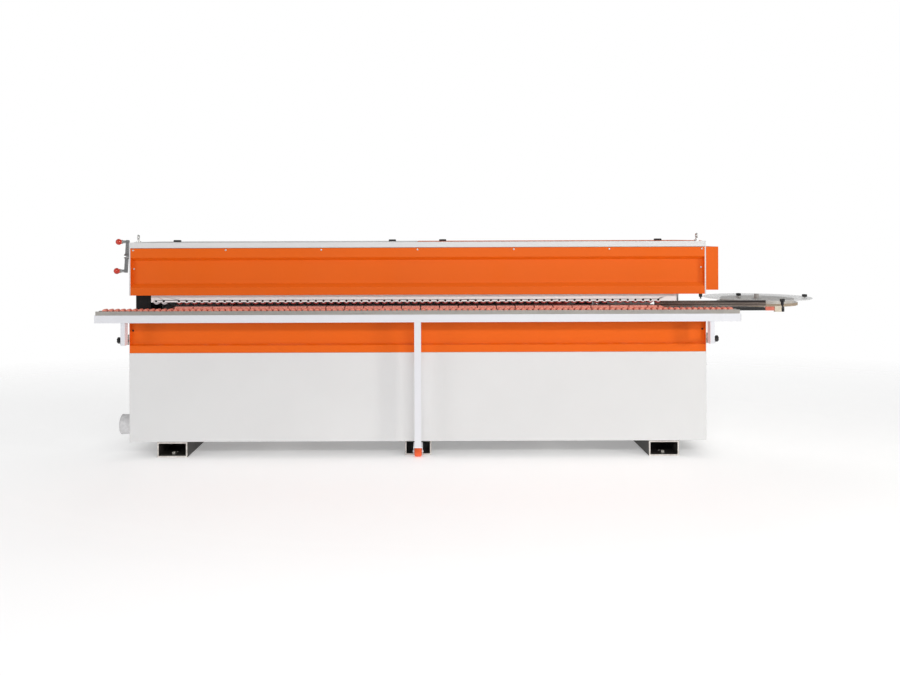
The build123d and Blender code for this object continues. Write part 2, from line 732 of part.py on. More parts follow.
def track_rollers():
    first = -ROLLER_PITCH * (ROLLER_COUNT - 1) / 2
    wall = (RAIL_Y[0] + 4.0, RAIL_Y[1] - 4.0)
    roller = rod("Y", (wall[0] + 3.0, wall[1] - 3.0), (0.0, 0.0), ROLLER_R)
    roller += rod("Y", wall, (0.0, 0.0), 3.0)
    return group([Pos(first + ROLLER_PITCH * index, 0, ROLLER_Z) * roller
                  for index in range(ROLLER_COUNT)])


def guide_bars():
    return group([rod("Y", GUIDE_Y, (sign * GUIDE_X, GUIDE_Z), GUIDE_R) for sign in (-1, 1)])


def guide_blocks():
    shapes = []
    for sign in (-1, 1):
        x = tuple(sorted((sign * HALF_LENGTH, sign * GUIDE_BLOCK_X)))
        for y in GUIDE_BLOCKS:
            shape = block(x, y, (GUIDE_Z - 24.0, GUIDE_Z + 24.0))
            shape -= rod("Y", (y[0] - 1, y[1] + 1), (sign * GUIDE_X, GUIDE_Z), GUIDE_R + RUNNING)
            if y[0] < CLAMP_Y < y[1]:
                stem = tuple(sorted((sign * (GUIDE_X + GUIDE_R - 1.0), sign * (GUIDE_BLOCK_X + 1.0))))
                shape -= rod("X", stem, (CLAMP_Y, GUIDE_Z), CLAMP_R + RUNNING)
            shapes.append(shape)
    return group(shapes)


def clamp_knob(sign):
    stem = tuple(sorted((sign * (GUIDE_X + GUIDE_R + 0.5), sign * (KNOB_X[0] + 2.0))))
    head = tuple(sorted((sign * KNOB_X[0], sign * KNOB_X[1])))
    shape = rod("X", head, (CLAMP_Y, GUIDE_Z), KNOB_R)
    for index in range(6):
        turn = Pos(0, CLAMP_Y, GUIDE_Z) * Rot(60.0 * index, 0, 0)
        shape -= turn * rod("X", (head[0] - 1, head[1] + 1), (0.0, KNOB_R + 4.0), 7.0)
    return shape + rod("X", stem, (CLAMP_Y, GUIDE_Z), CLAMP_R)


def caster_wheel():
    shape = rod("X", (-CASTER_HALF, CASTER_HALF), (CASTER_Y, CASTER_Z), CASTER_R)
    shape = fillet(shape.edges().filter_by(GeomType.CIRCLE), 5.0)
    bore_x = (-CASTER_HALF - 1.0, CASTER_HALF + 1.0)
    return shape - rod("X", bore_x, (CASTER_Y, CASTER_Z), CASTER_AXLE_R + RUNNING)


# ---------------------------------------------------------------- tape magazine and infeed

def magazine_lower_disc():
    centre = (MAGAZINE_X, MAGAZINE_Y)
    shape = rod("Z", LOWER_DISC, centre, LOWER_DISC_R) + rod("Z", (LOWER_DISC[0], UPPER_DISC[0] - 1.0), centre, HUB_R)
    shape += rod("Z", (LOWER_DISC[1], HUB_TOP), centre, HUB_PIN_R)
    return shape - rod("Z", (LOWER_DISC[0] - 1, PIVOT_TOP + 2.0), centre, PIVOT_R + RUNNING)


def knob_place(polar):
    """Place on the discs, from a radius and an angle."""
    turn = math.radians(polar[1])
    return (MAGAZINE_X + polar[0] * math.cos(turn), MAGAZINE_Y + polar[0] * math.sin(turn))


def magazine_upper_disc():
    shape = rod("Z", UPPER_DISC, (MAGAZINE_X, MAGAZINE_Y), UPPER_DISC_R)
    shape -= rod("Z", (UPPER_DISC[0] - 1, UPPER_DISC[1] + 1), (MAGAZINE_X, MAGAZINE_Y), HUB_PIN_R)
    for polar in (CORE_KNOB, RIM_KNOB):
        shape -= rod("Z", (UPPER_DISC[0] - 1, UPPER_DISC[1] + 1), knob_place(polar), 5.0)
    return shape


def tape_coil():
    return ring("Z", (LOWER_DISC[1], UPPER_DISC[0] - 2.0), (MAGAZINE_X, MAGAZINE_Y), COIL_R[1], COIL_R[0])


def disc_knob(polar, bottom):
    """Head on the clear disc, with its stem; bottom is where the stem starts."""
    place = knob_place(polar)
    shape = rod("Z", (UPPER_DISC[1], UPPER_DISC[1] + DISC_KNOB_HEIGHT), place, DISC_KNOB_R)
    return shape + rod("Z", (bottom, UPPER_DISC[1]), place, 5.0)


def magazine_knobs():
    washer = rod("Z", (UPPER_DISC[0] - 4.0, UPPER_DISC[0]), knob_place(RIM_KNOB), 9.0)
    return group([disc_knob(CORE_KNOB, LOWER_DISC[1]), disc_knob(RIM_KNOB, UPPER_DISC[0] - 4.0) + washer])


def tape_guide():
    """Shoe that leads the tape to the fence, its bracket, and the clamp screw with its two heads."""
    shape = block((2174.0, 2236.0), around(TAPE_GUIDE_Y, 5.0), (873.0, 897.0))
    shape += block((2230.0, 2276.0), around(TAPE_GUIDE_Y, 9.0), (865.0, 901.0))
    place = (TAPE_GUIDE_X, TAPE_GUIDE_Y)
    for span, radius in (((865.0, 897.0), 9.0), ((897.0, 938.0), 6.0), ((936.0, 946.0), 12.0)):
        shape += rod("Z", span, place, radius)
    return shape


def magazine_stand():
    arm = block((1500.0, MAGAZINE_X + 40.0), around(MAGAZINE_Y, 50.0), ARM_Z)
    arm += block((1500.0, 1730.0), around(MAGAZINE_Y, 50.0), (BED_Z[1], ARM_Z[0]))
    arm += rod("Z", (ARM_Z[0], PIVOT_TOP), (MAGAZINE_X, MAGAZINE_Y), PIVOT_R)
    foot_x = (1520.0, 1600.0)
    bar = block((foot_x[0], 2176.0), (WORK_LINE - 1.0, WORK_LINE + 10.0), BAR_Z)
    bar += block(foot_x, (WORK_LINE + 10.0, WORK_LINE + 60.0), (BAR_Z[1] - 8.0, BAR_Z[1]))
    bar += block(foot_x, (WORK_LINE + 30.0, WORK_LINE + 60.0), (BED_Z[1], BAR_Z[1]))
    return group([arm, bar + tape_guide()])


def infeed_fence():
    plate = block(FENCE_X, FENCE_Y, FENCE_Z)
    foot_plate = block((1530.0, 1590.0), (FENCE_Y[1], FENCE_Y[1] + 30.0), (FENCE_Z[0], FENCE_Z[0] + 4.0))
    stem = block((1545.0, 1575.0), (FENCE_Y[1] + 10.0, FENCE_Y[1] + 24.0), (BAR_Z[1], FENCE_Z[0]))
    return plate + foot_plate + stem


# ---------------------------------------------------------------- units

def glue_unit():
    line = WORK_LINE + LINE_GAP
    pot = block((GLUE_X - 90.0, GLUE_X + 90.0), (200.0, 340.0), (BED_Z[1], 1010.0))
    pot -= block((GLUE_X - 80.0, GLUE_X + 80.0), (210.0, 330.0), (900.0, 1011.0))
    base = block((GLUE_X - 60.0, GLUE_X + 60.0), (line + 4.0, 200.0), (BED_Z[1], 862.0))
    centre = (GLUE_X, line + GLUE_ROLLER_R)
    base -= rod("Z", (840.0, 863.0), centre, SHAFT_R + RUNNING)
    press_centre = (PRESS_X, line + PRESS_ROLLER_R)
    press = block(around(PRESS_X, 70.0), (line + 4.0, 300.0), (BED_Z[1], 862.0))
    press -= rod("Z", (840.0, 863.0), press_centre, SHAFT_R + RUNNING)
    return group([pot + base, press])


def glue_roller():
    centre = (GLUE_X, WORK_LINE + LINE_GAP + GLUE_ROLLER_R)
    return rod("Z", (866.0, 960.0), centre, GLUE_ROLLER_R) + rod("Z", (842.0, 866.0), centre, SHAFT_R)


def press_roller():
    centre = (PRESS_X, WORK_LINE + LINE_GAP + PRESS_ROLLER_R)
    return rod("Z", (866.0, 960.0), centre, PRESS_ROLLER_R) + rod("Z", (842.0, 866.0), centre, SHAFT_R)


def motor_pair(x, reach):
    """Two upright motors on one axis, with the tools between them, on a post behind the line."""
    centre = (x, WORK_LINE + LINE_GAP + reach)
    post_y = (centre[1] + 60.0, centre[1] + 120.0)
    post = block(around(x, 40.0), post_y, (BED_Z[1], 1040.0))
    shape = post
    for span in ((975.0, 1052.0), (720.0, 868.0)):
        shape += rod("Z", span, centre, 40.0)
    shape += block(around(x, 30.0), (centre[1] + 20.0, post_y[0]), (990.0, 1035.0))
    shape += block(around(x, 30.0), (centre[1] + 20.0, post_y[0]), (BED_Z[1] + 5.0, 860.0))
    for span in ((974.0, 1000.0), (850.0, 869.0)):
        shape -= rod("Z", span, centre, SCREW_R + RUNNING)
    return shape


def tool_pair(x, reach):
    """The upper and lower tools of a unit, each on its motor's spindle."""
    centre = (x, WORK_LINE + LINE_GAP + reach)
    upper = rod("Z", (932.0, PANEL_CLEAR[1]), centre, reach) + rod("Z", (952.0, 998.0), centre, SCREW_R)
    lower = rod("Z", (PANEL_CLEAR[0], 911.0), centre, reach) + rod("Z", (852.0, 893.0), centre, SCREW_R)
    return group([upper, lower])


def control_box():
    outer = block(CONTROL_X, CONTROL_Y, CONTROL_Z)
    inner = block(*[(low + 3.0, high - 3.0) for low, high in (CONTROL_X, CONTROL_Y, CONTROL_Z)])
    bracket = block((HALF_LENGTH, CONTROL_X[0]), (110.0, 260.0), (1060.0, 1220.0))
    shape = outer - inner + bracket
    return shape - rod("X", (CONTROL_X[1] - 4, CONTROL_X[1] + 1), (STOP_Y, STOP_Z), STOP_STEM_R + RUNNING)


def emergency_stop():
    face = CONTROL_X[1]
    stem = rod("X", (face - 12.0, face + 8.0), (STOP_Y, STOP_Z), STOP_STEM_R)
    head = rod("X", (face + 7.0, face + 17.0), (STOP_Y, STOP_Z), 20.0)
    head = fillet(head.edges().filter_by(GeomType.CIRCLE).sort_by(Axis.X)[-1], 6.0)
    return stem + head


NODES = {
    "base_frame": base_frame(),
    "bed_plate": bed_plate(),
    "feet": feet(),
    "levelling_screws": levelling_screws(),
    "front_panels": front_panels(),
    "lower_apron": lower_apron(),
    "left_side_panel": left_side_panel(),
    "right_side_panel": right_side_panel(),
    "rear_panel": rear_panel(),
    "dust_spigot": dust_spigot(),
    "electrical_box": electrical_box(),
    "conveyor_beam": conveyor_beam(),
    "conveyor_chain": conveyor_chain(),
    "drive_gearmotor": drive_gearmotor(),
    "drive_sprocket": sprocket(-SPROCKET_X, (51.0, 170.0)),
    "idler_sprocket": sprocket(SPROCKET_X, (45.0, 110.0)),
    "hood_front": hood_front(),
    "hood_rails": hood_rails(),
    "hood_left_cheek": hood_left_cheek(),
    "hood_right_cheek": hood_right_cheek(),
    "hood_rear": hood_rear(),
    "left_lid": lid(-1),
    "right_lid": lid(1),
    "left_lid_handles": left_lid_handles(),
    "right_lid_handles": right_lid_handles(),
    "hinge_pins": hinge_pins(),
    "rear_door_left": rear_door("rear_door_left"),
    "rear_door_right": rear_door("rear_door_right"),
    "panel_screws": panel_screws(),
    "lifting_eyes": lifting_eyes(),
    "pressure_beam": pressure_beam(),
    "pressure_wheels": pressure_wheels(),
    "lift_supports": lift_supports(),
    "left_lift_screw": lift_screw(LIFT_X[0]),
    "right_lift_screw": lift_screw(LIFT_X[1]),
    "crank_shaft": crank_shaft(),
    "crank_grips": crank_grips(),
    "outrigger_rail": outrigger_rail(),
    "roller_track": roller_track(),
    "track_rollers": track_rollers(),
    "guide_bars": guide_bars(),
    "guide_blocks": guide_blocks(),
    "left_clamp_knob": clamp_knob(-1),
    "right_clamp_knob": clamp_knob(1),
    "caster_wheel": caster_wheel(),
    "magazine_lower_disc": magazine_lower_disc(),
    "magazine_upper_disc": magazine_upper_disc(),
    "tape_coil": tape_coil(),
    "magazine_knobs": magazine_knobs(),
    "magazine_stand": magazine_stand(),
    "infeed_fence": infeed_fence(),
    "glue_unit": glue_unit(),
    "glue_roller": glue_roller(),
    "press_roller": press_roller(),
    "trimming_unit": motor_pair(TRIM_X, CUTTER_R),
    "trim_cutters": tool_pair(TRIM_X, CUTTER_R),
    "buffing_unit": motor_pair(BUFF_X, BUFF_R),
    "buffing_wheels": tool_pair(BUFF_X, BUFF_R),
    "control_box": control_box(),
    "emergency_stop": emergency_stop(),
}


def floor_centre():
    """Middle of the overall rectangle on the floor."""
    boxes = [shape.bounding_box() for shape in NODES.values()]
    low_x = min(box.min.X for box in boxes)
    high_x = max(box.max.X for box in boxes)
    low_y = min(box.min.Y for box in boxes)
    high_y = max(box.max.Y for box in boxes)
    return (low_x + high_x) / 2, (low_y + high_y) / 2


os.makedirs("parts", exist_ok=True)
centre_x, centre_y = floor_centre()
for name, shape in NODES.items():
    export_step(Pos(-centre_x, -centre_y, 0) * shape, "parts/" + name + ".step")
print("nodes", len(NODES), "origin at", round(centre_x, 4), round(centre_y, 4))
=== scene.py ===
import math
import random

import bmesh
import bpy
from mathutils import Matrix, Vector


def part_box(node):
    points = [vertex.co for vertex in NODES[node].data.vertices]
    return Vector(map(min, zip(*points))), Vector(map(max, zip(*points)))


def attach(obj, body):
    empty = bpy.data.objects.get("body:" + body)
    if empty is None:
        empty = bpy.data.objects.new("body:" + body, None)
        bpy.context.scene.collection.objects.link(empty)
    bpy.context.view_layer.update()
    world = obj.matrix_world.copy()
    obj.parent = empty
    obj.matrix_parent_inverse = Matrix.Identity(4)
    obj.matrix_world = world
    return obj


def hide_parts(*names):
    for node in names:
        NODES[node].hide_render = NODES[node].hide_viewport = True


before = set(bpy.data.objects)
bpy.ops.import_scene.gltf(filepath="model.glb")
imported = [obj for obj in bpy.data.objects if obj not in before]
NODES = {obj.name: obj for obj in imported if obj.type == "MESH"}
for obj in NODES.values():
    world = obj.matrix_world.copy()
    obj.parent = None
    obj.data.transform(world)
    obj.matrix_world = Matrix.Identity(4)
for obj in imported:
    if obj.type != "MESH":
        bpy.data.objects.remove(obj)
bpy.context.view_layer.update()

# Every length is in metres, in the frame of the CAD model.
FRONT_LOW, FRONT_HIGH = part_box("front_panels")
MID_X = (FRONT_LOW.x + FRONT_HIGH.x) / 2
FRONT_Y = FRONT_LOW.y


# ---------------------------------------------------------------- shaders

def srgb(red, green, blue):
    """Linear colour, with alpha, from 8-bit sRGB values."""
    def linear(value):
        share = value / 255.0
        return share / 12.92 if share <= 0.04045 else ((share + 0.055) / 1.055) ** 2.4
    return (linear(red), linear(green), linear(blue), 1.0)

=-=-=

Copy out every line that includes the word "names".

- **Written reply**:
def hide_parts(*names):
    for node in names:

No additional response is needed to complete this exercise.